**Exercise aim**
Reproduce each line that includes the word "lifts".

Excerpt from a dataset
+++++

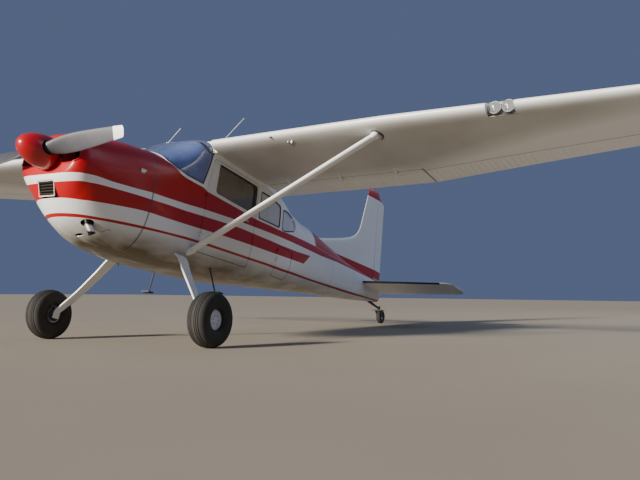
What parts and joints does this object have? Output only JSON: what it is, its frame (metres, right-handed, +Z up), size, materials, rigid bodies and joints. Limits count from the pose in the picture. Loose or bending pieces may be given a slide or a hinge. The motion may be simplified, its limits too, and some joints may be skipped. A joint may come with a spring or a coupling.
{
  "type": "light aircraft",
  "caption": "High-wing, strut-braced light aircraft on sprung leaf main legs and a steerable tailwheel, with opening doors, flaps and hinged control surfaces.",
  "frame": {"origin": "on the ground under the middle of the outer box, standing on the three tyres", "axes": "+X to the left wing tip, +Y towards the tail, +Z up; the fuselage datum is pitched 11.93 degrees nose-up"},
  "size_m": [10.92, 7.8976, 2.7473],
  "materials": {
    "white_paint": "gloss white enamel with red trim bands",
    "red_paint": "gloss red enamel",
    "blade_paint": "satin grey, white tips",
    "filter_metal": "bare louvred sheet",
    "exhaust_steel": "heat-stained",
    "engine_metal": "dull grey",
    "clear_panel": "clear acrylic",
    "dark_plastic": "black crackle",
    "seat_cloth": "woven",
    "lamp_metal": "polished reflector",
    "tyre_rubber": "worn black",
    "wheel_metal": "painted silver-grey",
    "spring_steel": "satin dark",
    "whip_steel": "plain"
  },
  "bodies": {
    "airframe": {"nose_bowl": "red_paint", "cowl_upper": "red_paint", "cowl_lower": "white_paint", "cabin": "white_paint", "tailcone": "white_paint", "stabilizer": "white_paint", "fin": "white_paint", "wing_left": "white_paint", "wing_right": "white_paint", "strut_left": "white_paint", "strut_right": "white_paint", "gear_leg_left": "white_paint", "gear_leg_right": "white_paint", "step_left": "white_paint", "step_right": "white_paint", "intake_filter": "filter_metal", "exhaust": "exhaust_steel", "engine_block": "engine_metal", "mid_window_left": "clear_panel", "mid_window_right": "clear_panel", "aft_window_left": "clear_panel", "aft_window_right": "clear_panel", "windscreen": "clear_panel", "lamp_cover": "clear_panel", "instrument_panel": "dark_plastic", "front_seat_left": "seat_cloth", "front_seat_right": "seat_cloth", "rear_seat": "seat_cloth", "landing_lamps": "lamp_metal", "tail_spring": "spring_steel", "antenna_front": "whip_steel", "antenna_rear": "whip_steel", "pitot_tube": "whip_steel"},
    "propeller_group": {"propeller": "blade_paint", "spinner": "red_paint"},
    "main_wheel_left": {"tyre_left": "tyre_rubber", "wheel_left": "wheel_metal"},
    "main_wheel_right": {"tyre_right": "tyre_rubber", "wheel_right": "wheel_metal"},
    "tail_fork_group": {"tailwheel_fork": "spring_steel"},
    "tail_wheel": {"tailwheel_hub": "wheel_metal", "tailwheel_tyre": "tyre_rubber"},
    "door_left_group": {"door_left": "white_paint", "door_window_left": "clear_panel"},
    "door_right_group": {"door_right": "white_paint", "door_window_right": "clear_panel"},
    "baggage_door_group": {"baggage_door": "white_paint"},
    "rudder_group": {"rudder": "white_paint"},
    "elevator_group": {"elevators": "white_paint"},
    "aileron_left_group": {"aileron_left": "white_paint"},
    "aileron_right_group": {"aileron_right": "white_paint"},
    "flap_left_group": {"flap_left": "white_paint"},
    "flap_right_group": {"flap_right": "white_paint"}
  },
  "joints": [
    {"name": "propeller_spin", "type": "hinge", "parent": "airframe", "child": "propeller_group", "pos_m": [0, -3.71303, 1.83716], "axis": [0, 0.9784, -0.2067], "continuous": true},
    {"name": "wheel_left_spin", "type": "hinge", "parent": "airframe", "child": "main_wheel_left", "pos_m": [1.135, -2.56946, 0.274], "axis": [1, 0, 0], "continuous": true},
    {"name": "wheel_right_spin", "type": "hinge", "parent": "airframe", "child": "main_wheel_right", "pos_m": [-1.135, -2.56946, 0.274], "axis": [1, 0, 0], "continuous": true},
    {"name": "tailwheel_steer", "type": "hinge", "parent": "airframe", "child": "tail_fork_group", "pos_m": [0, 3.73629, 0.24282], "axis": [0, 0.2067, 0.9784], "range_deg": [-24, 24]},
    {"name": "tailwheel_spin", "type": "hinge", "parent": "tail_fork_group", "child": "tail_wheel", "pos_m": [0, 3.81766, 0.12], "axis": [1, 0, 0], "continuous": true},
    {"name": "door_left_swing", "type": "hinge", "parent": "airframe", "child": "door_left_group", "pos_m": [0.544, -1.94705, 1.4252], "axis": [0, -0.2067, -0.9784], "range_deg": [0, 72]},
    {"name": "door_right_swing", "type": "hinge", "parent": "airframe", "child": "door_right_group", "pos_m": [-0.544, -1.94705, 1.4252], "axis": [0, 0.2067, 0.9784], "range_deg": [0, 72]},
    {"name": "baggage_door_swing", "type": "hinge", "parent": "airframe", "child": "baggage_door_group", "pos_m": [0.526, -0.41976, 1.10252], "axis": [0, -0.2067, -0.9784], "range_deg": [0, 90]},
    {"name": "rudder_swing", "type": "hinge", "parent": "airframe", "child": "rudder_group", "pos_m": [0, 3.44686, 0.82728], "axis": [0, 0.1534, 0.9882], "range_deg": [-24, 24]},
    {"name": "elevator_swing", "type": "hinge", "parent": "airframe", "child": "elevator_group", "pos_m": [0, 3.43568, 0.60989], "axis": [1, 0, 0], "range_deg": [-23, 25]},
    {"name": "aileron_left_swing", "type": "hinge", "parent": "airframe", "child": "aileron_left_group", "pos_m": [2.608, -0.66105, 1.96509], "axis": [0.9951, -0.077, 0.062], "range_deg": [-14, 20]},
    {"name": "aileron_right_swing", "type": "hinge", "parent": "airframe", "child": "aileron_right_group", "pos_m": [-2.608, -0.66105, 1.96509], "axis": [0.9951, 0.077, -0.062], "range_deg": [-14, 20]},
    {"name": "flap_left_swing", "type": "hinge", "parent": "airframe", "child": "flap_left_group", "pos_m": [0.9, -0.72901, 1.83676], "axis": [-0.9997, -0.0051, -0.0239], "range_deg": [0, 40]},
    {"name": "flap_right_swing", "type": "hinge", "parent": "airframe", "child": "flap_right_group", "pos_m": [-0.9, -0.72901, 1.83676], "axis": [-0.9997, 0.0051, 0.0239], "range_deg": [0, 40]}
  ],
  "couplings": [
    {"joint": "flap_right_swing", "follows": "flap_left_swing", "ratio": 1}
  ]
}
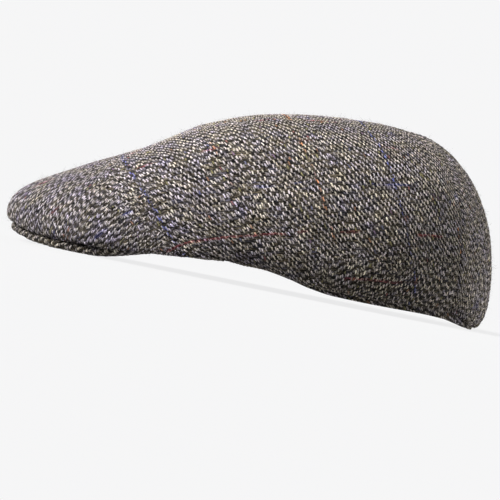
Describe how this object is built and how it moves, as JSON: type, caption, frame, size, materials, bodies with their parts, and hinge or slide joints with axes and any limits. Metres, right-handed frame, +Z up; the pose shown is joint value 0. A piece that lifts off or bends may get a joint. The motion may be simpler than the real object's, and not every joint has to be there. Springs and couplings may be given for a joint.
{
  "type": "flat cap",
  "caption": "Soft tweed flat cap with a sloping one-piece crown, a tongue-shaped back panel, a short stiff peak and a narrow cloth band round the head opening.",
  "frame": {"origin": "on the surface that the cap rests on, under the middle of its length and width", "axes": "+Z up, -Y towards the front of the peak, +X towards the wearer's left; the cap is symmetric about X = 0"},
  "size_m": [0.1878, 0.284, 0.1063],
  "materials": {
    "crown_tweed": "coarse grey wool tweed with light flecks, a faint coloured overcheck and a hairy surface",
    "back_tweed": "the same tweed, cut with its ribs upright",
    "peak_tweed": "the same tweed, stretched over the peak's edge",
    "band_tweed": "the same tweed, turned under as a narrow hem"
  },
  "bodies": {
    "root": {"crown": "crown_tweed", "back_panel": "back_tweed", "peak": "peak_tweed", "head_band": "band_tweed"}
  },
  "joints": []
}
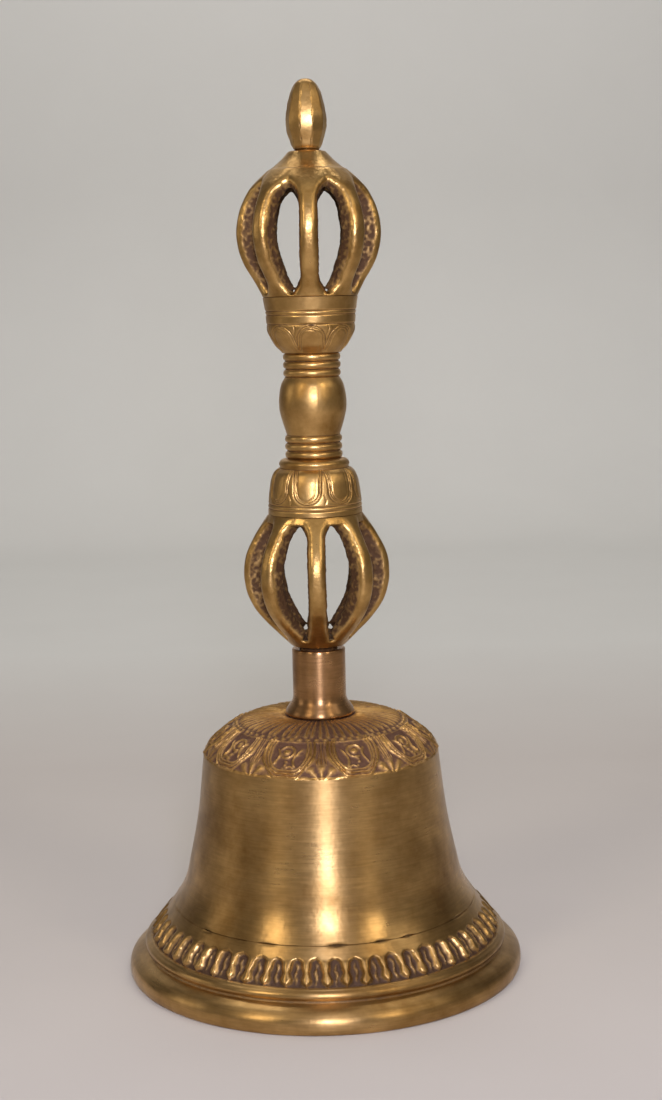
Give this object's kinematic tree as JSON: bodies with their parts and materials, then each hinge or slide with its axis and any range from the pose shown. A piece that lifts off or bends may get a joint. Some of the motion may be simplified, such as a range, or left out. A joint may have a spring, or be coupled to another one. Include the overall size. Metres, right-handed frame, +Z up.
{
  "type": "tibetan hand bell",
  "caption": "Cast bell with a domed shoulder and thick flared lip, on a handle of openwork balls, lotus cups and a bead, with a hanging clapper.",
  "frame": {"origin": "centre of the lip's resting plane, on the bell's axis", "axes": "+Z up the bell's axis to the bud, -Y towards the front rib of both openwork balls, +X to the right of the front"},
  "size_m": [0.1002, 0.1002, 0.2217],
  "materials": {
    "bell_bronze": "cast bell bronze, turned and brushed on the waist and lip, with dark patina in the ornament",
    "ferrule_brass": "turned and brushed, slightly coppery",
    "cage_bronze": "cast, filed smooth on the outside, rough and dark inside",
    "handle_brass": "turned and polished by handling, with engraved lines",
    "hanger_steel": "plain steel, dulled",
    "clapper_iron": "forged iron with a dark scale, worn bright where it strikes"
  },
  "bodies": {
    "bell": {"bell_body": "bell_bronze", "neck_ferrule": "ferrule_brass", "lower_cage": "cage_bronze", "lower_lotus_cup": "handle_brass", "lower_collar": "handle_brass", "centre_bead": "handle_brass", "upper_collar": "handle_brass", "upper_lotus_cup": "handle_brass", "upper_cage": "cage_bronze", "finial_bud": "handle_brass", "handle_core": "hanger_steel", "hanger_eye_bolt": "hanger_steel", "crown_washer": "hanger_steel", "crown_nut": "hanger_steel"},
    "link": {"clapper_link": "hanger_steel"},
    "clapper": {"clapper_rod": "clapper_iron", "clapper_bob": "clapper_iron"}
  },
  "joints": [
    {"name": "link_swing", "type": "hinge", "parent": "bell", "child": "link", "pos_m": [0, 0, 0.0449], "axis": [1, 0, 0], "range_deg": [-33, 33]},
    {"name": "clapper_swing", "type": "hinge", "parent": "link", "child": "clapper", "pos_m": [0, 0, 0.03745], "axis": [0, 1, 0], "range_deg": [-33, 33]}
  ]
}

+++++

**Answer to the exercise**
Describe how this object is built and how it moves, as JSON: type, caption, frame, size, materials, bodies with their parts, and hinge or slide joints with axes and any limits. Metres, right-handed frame, +Z up; the pose shown is joint value 0. A piece that lifts off or bends may get a joint. The motion may be simpler than the real object's, and not every joint has to be there. Springs and couplings may be given for a joint.
Give this object's kinematic tree as JSON: bodies with their parts and materials, then each hinge or slide with its axis and any range from the pose shown. A piece that lifts off or bends may get a joint. Some of the motion may be simplified, such as a range, or left out. A joint may have a spring, or be coupled to another one. Include the overall size. Metres, right-handed frame, +Z up.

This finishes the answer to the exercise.